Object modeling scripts

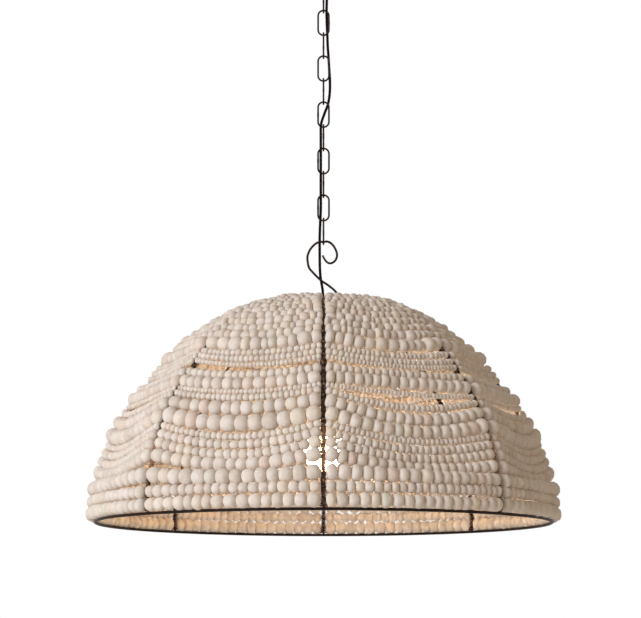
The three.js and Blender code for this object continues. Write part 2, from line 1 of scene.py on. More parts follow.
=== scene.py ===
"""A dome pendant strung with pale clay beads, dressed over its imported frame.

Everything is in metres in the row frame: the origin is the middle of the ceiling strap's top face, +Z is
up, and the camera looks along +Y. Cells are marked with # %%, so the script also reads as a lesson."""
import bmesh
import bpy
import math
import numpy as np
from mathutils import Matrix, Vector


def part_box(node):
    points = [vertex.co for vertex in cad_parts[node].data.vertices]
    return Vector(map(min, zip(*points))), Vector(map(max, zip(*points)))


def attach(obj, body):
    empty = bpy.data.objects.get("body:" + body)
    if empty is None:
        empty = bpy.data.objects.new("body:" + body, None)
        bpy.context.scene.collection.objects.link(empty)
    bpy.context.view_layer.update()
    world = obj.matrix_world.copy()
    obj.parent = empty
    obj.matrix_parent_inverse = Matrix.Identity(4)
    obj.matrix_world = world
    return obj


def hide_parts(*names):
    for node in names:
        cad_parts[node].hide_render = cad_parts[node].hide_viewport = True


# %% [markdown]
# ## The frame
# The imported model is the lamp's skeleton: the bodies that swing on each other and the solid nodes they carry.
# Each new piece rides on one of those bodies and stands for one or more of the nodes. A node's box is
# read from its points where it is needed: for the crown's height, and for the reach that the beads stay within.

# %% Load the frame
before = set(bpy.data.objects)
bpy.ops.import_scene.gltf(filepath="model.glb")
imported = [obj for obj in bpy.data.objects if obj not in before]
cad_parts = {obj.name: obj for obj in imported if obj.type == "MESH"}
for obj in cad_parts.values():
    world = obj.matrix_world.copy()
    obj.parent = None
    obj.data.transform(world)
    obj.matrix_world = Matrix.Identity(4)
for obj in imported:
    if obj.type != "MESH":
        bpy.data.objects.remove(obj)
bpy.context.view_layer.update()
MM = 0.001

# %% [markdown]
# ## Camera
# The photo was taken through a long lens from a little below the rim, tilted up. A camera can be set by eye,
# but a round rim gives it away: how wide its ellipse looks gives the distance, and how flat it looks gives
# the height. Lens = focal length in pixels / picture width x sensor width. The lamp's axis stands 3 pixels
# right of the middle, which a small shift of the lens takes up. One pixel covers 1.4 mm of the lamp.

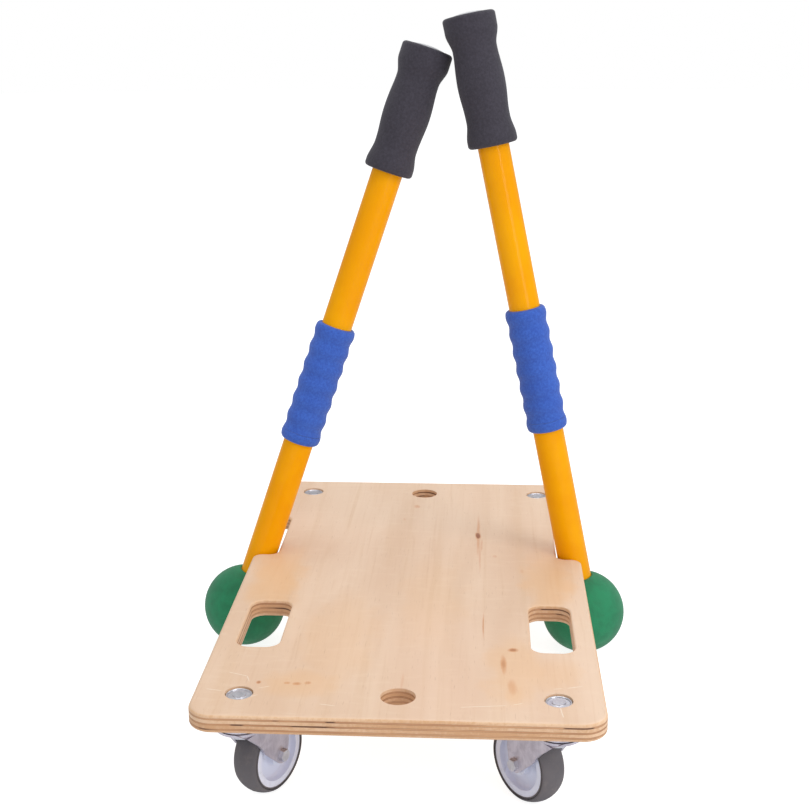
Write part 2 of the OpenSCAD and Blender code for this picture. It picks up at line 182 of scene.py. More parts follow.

Stated exercise: The records above should all be quoted exactly, please.

Result:
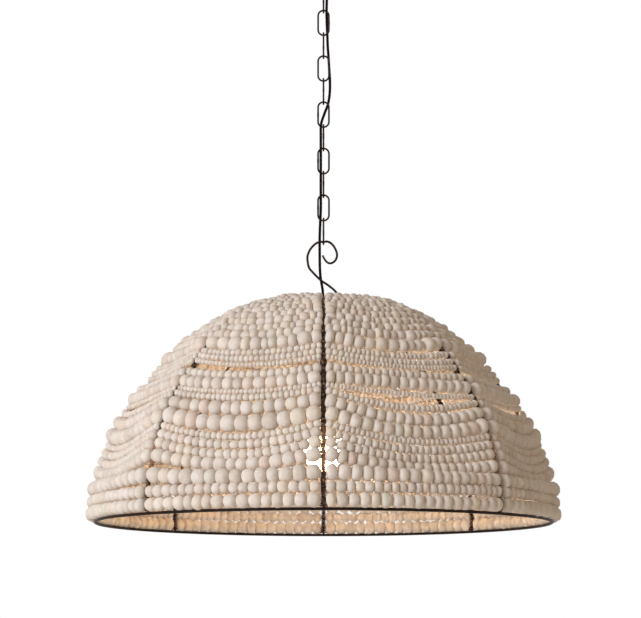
The three.js and Blender code for this object continues. Write part 2, from line 1 of scene.py on. More parts follow.
=== scene.py ===
"""A dome pendant strung with pale clay beads, dressed over its imported frame.

Everything is in metres in the row frame: the origin is the middle of the ceiling strap's top face, +Z is
up, and the camera looks along +Y. Cells are marked with # %%, so the script also reads as a lesson."""
import bmesh
import bpy
import math
import numpy as np
from mathutils import Matrix, Vector


def part_box(node):
    points = [vertex.co for vertex in cad_parts[node].data.vertices]
    return Vector(map(min, zip(*points))), Vector(map(max, zip(*points)))


def attach(obj, body):
    empty = bpy.data.objects.get("body:" + body)
    if empty is None:
        empty = bpy.data.objects.new("body:" + body, None)
        bpy.context.scene.collection.objects.link(empty)
    bpy.context.view_layer.update()
    world = obj.matrix_world.copy()
    obj.parent = empty
    obj.matrix_parent_inverse = Matrix.Identity(4)
    obj.matrix_world = world
    return obj


def hide_parts(*names):
    for node in names:
        cad_parts[node].hide_render = cad_parts[node].hide_viewport = True


# %% [markdown]
# ## The frame
# The imported model is the lamp's skeleton: the bodies that swing on each other and the solid nodes they carry.
# Each new piece rides on one of those bodies and stands for one or more of the nodes. A node's box is
# read from its points where it is needed: for the crown's height, and for the reach that the beads stay within.

# %% Load the frame
before = set(bpy.data.objects)
bpy.ops.import_scene.gltf(filepath="model.glb")
imported = [obj for obj in bpy.data.objects if obj not in before]
cad_parts = {obj.name: obj for obj in imported if obj.type == "MESH"}
for obj in cad_parts.values():
    world = obj.matrix_world.copy()
    obj.parent = None
    obj.data.transform(world)
    obj.matrix_world = Matrix.Identity(4)
for obj in imported:
    if obj.type != "MESH":
        bpy.data.objects.remove(obj)
bpy.context.view_layer.update()
MM = 0.001

# %% [markdown]
# ## Camera
# The photo was taken through a long lens from a little below the rim, tilted up. A camera can be set by eye,
# but a round rim gives it away: how wide its ellipse looks gives the distance, and how flat it looks gives
# the height. Lens = focal length in pixels / picture width x sensor width. The lamp's axis stands 3 pixels
# right of the middle, which a small shift of the lens takes up. One pixel covers 1.4 mm of the lamp.

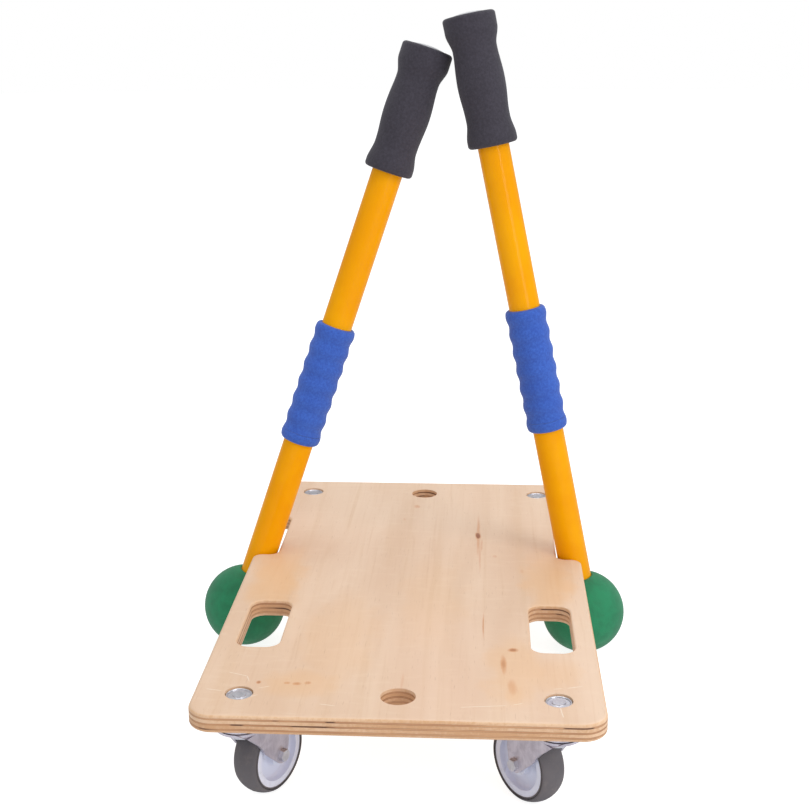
Write part 2 of the OpenSCAD and Blender code for this picture. It picks up at line 182 of scene.py. More parts follow.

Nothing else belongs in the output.